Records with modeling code
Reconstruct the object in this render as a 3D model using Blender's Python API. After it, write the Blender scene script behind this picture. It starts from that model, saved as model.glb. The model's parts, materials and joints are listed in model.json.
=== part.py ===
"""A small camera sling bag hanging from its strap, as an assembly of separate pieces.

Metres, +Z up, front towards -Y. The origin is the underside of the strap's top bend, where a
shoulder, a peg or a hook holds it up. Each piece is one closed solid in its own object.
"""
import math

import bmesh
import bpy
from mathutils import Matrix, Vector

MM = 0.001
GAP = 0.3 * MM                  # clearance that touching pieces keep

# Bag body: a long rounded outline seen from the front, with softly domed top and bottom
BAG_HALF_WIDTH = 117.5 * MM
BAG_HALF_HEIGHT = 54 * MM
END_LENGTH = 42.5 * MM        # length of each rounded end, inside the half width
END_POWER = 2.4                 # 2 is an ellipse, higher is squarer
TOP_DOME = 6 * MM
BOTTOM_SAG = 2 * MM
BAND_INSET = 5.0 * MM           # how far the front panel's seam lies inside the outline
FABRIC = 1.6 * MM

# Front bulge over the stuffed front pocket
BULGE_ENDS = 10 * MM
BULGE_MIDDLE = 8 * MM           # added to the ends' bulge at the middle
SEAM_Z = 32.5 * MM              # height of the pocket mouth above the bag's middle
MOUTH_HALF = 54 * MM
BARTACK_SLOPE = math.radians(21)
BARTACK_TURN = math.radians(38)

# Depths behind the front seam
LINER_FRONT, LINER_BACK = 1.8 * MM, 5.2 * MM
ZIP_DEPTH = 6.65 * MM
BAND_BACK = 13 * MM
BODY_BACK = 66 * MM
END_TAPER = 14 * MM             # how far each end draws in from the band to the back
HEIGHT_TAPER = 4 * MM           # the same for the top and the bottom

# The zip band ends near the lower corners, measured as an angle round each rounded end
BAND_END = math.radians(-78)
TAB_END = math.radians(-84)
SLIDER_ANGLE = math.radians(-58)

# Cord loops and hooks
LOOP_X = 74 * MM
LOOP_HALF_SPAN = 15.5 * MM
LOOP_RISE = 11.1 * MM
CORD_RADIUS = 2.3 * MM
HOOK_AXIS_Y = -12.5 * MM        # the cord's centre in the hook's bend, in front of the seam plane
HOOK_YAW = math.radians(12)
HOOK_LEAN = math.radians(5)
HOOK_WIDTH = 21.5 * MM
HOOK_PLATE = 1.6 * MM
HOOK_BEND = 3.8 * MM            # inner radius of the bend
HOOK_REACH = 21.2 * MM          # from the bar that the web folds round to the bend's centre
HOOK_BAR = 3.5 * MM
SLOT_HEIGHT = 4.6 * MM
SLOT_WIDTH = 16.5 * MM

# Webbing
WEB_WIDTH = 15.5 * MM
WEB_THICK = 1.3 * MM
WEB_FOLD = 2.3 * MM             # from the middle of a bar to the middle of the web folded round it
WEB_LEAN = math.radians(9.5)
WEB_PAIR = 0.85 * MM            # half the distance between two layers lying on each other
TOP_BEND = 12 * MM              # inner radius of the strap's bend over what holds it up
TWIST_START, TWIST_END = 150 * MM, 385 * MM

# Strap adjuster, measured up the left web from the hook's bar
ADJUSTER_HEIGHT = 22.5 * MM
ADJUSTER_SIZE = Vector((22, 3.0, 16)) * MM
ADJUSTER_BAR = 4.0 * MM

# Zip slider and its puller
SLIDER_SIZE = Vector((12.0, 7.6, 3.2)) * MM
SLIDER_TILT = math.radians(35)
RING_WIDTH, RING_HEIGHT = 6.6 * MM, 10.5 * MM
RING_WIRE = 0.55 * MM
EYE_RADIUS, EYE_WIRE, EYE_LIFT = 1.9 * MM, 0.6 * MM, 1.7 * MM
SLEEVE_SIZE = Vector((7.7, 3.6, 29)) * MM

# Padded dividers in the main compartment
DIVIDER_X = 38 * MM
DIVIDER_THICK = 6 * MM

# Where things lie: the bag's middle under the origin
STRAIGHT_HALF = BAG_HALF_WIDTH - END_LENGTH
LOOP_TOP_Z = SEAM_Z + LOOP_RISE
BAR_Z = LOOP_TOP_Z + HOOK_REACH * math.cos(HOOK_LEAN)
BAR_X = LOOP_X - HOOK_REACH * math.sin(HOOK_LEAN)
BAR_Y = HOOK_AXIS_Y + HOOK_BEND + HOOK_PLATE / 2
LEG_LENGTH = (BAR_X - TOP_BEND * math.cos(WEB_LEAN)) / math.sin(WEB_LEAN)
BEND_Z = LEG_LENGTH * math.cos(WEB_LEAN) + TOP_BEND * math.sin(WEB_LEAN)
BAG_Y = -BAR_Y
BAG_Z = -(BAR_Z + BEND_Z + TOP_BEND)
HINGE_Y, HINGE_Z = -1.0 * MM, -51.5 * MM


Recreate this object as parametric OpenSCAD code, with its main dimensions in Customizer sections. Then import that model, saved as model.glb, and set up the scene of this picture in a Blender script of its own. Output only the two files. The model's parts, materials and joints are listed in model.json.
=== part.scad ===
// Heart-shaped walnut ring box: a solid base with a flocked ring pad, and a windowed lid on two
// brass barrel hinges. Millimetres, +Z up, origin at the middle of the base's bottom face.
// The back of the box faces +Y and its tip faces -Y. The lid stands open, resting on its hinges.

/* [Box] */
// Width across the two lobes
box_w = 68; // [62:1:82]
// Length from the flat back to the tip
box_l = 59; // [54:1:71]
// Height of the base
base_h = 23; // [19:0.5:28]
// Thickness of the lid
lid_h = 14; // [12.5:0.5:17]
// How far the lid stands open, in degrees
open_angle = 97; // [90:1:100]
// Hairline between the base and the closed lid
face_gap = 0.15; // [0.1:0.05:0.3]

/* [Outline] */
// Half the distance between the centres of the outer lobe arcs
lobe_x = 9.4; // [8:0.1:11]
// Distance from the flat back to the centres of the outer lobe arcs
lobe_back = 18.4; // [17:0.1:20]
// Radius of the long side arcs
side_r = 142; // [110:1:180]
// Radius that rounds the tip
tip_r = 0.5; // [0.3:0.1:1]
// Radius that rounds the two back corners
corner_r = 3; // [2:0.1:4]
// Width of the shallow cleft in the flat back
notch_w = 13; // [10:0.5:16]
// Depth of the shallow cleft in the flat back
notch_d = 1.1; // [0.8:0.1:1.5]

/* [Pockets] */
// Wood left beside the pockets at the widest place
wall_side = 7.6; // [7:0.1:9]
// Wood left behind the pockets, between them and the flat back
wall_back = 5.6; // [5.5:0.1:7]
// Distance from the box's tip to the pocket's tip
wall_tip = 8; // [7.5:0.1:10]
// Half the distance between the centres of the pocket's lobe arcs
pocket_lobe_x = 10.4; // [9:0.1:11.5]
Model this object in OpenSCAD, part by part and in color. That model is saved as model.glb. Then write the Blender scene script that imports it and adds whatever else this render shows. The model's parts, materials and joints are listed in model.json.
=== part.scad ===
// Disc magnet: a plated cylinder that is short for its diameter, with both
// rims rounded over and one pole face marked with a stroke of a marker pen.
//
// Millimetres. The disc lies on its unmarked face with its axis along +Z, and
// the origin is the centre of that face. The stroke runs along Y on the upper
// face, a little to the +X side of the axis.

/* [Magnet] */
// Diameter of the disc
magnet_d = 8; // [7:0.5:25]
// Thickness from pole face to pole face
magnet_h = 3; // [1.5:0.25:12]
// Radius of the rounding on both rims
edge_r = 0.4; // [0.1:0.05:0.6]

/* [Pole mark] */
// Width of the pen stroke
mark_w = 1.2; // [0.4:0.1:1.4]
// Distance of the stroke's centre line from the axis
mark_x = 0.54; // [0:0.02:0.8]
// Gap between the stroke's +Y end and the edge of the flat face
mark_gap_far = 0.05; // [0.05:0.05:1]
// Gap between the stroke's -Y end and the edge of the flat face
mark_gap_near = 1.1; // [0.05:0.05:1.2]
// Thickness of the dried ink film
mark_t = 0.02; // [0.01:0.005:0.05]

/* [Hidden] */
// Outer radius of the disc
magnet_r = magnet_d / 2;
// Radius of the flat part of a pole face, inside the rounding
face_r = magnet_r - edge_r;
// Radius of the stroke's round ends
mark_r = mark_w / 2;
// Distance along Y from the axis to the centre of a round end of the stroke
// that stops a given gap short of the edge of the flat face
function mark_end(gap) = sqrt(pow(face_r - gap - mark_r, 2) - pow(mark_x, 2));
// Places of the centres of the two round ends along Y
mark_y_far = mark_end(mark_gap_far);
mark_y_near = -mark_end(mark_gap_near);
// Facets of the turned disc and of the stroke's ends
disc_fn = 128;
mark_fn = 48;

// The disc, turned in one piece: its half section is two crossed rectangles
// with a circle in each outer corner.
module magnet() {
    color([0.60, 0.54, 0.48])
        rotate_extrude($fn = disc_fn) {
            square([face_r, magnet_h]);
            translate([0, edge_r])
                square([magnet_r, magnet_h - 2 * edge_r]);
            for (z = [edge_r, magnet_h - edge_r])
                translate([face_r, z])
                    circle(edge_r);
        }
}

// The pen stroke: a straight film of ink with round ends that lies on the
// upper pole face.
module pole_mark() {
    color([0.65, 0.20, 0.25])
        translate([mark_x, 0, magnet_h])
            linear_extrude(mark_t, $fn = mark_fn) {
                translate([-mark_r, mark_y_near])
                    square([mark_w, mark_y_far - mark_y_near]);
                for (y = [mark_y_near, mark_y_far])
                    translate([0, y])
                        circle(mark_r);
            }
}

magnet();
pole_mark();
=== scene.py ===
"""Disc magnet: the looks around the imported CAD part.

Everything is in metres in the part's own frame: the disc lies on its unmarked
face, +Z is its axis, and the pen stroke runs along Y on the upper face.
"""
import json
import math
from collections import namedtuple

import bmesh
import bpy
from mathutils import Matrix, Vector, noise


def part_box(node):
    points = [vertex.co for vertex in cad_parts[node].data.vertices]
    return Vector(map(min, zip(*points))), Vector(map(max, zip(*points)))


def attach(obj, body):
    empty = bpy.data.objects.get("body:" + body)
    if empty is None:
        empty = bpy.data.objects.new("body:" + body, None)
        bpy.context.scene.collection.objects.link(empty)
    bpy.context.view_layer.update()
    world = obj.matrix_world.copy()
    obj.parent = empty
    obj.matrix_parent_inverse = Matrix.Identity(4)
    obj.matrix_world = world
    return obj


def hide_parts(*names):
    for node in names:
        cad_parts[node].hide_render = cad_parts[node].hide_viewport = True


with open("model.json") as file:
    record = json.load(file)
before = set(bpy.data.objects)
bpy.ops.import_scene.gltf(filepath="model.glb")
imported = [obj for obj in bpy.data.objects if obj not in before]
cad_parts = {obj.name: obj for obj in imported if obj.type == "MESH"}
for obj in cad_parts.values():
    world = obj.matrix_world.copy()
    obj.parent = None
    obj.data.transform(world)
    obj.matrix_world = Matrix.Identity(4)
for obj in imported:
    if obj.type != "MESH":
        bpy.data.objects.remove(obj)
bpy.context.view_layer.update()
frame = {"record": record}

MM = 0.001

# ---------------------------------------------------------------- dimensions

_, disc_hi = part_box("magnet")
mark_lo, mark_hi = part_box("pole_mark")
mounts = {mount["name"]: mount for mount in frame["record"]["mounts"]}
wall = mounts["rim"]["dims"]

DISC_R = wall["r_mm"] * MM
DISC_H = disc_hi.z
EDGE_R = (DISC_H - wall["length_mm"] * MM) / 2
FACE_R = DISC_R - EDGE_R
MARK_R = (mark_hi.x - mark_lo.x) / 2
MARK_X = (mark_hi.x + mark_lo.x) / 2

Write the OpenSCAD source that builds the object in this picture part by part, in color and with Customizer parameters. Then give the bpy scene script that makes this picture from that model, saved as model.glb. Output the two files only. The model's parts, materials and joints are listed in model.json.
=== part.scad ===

Request
Search the data for "return". Copy every matching line.

Task result
    return Vector(map(min, zip(*points))), Vector(map(max, zip(*points)))
    return obj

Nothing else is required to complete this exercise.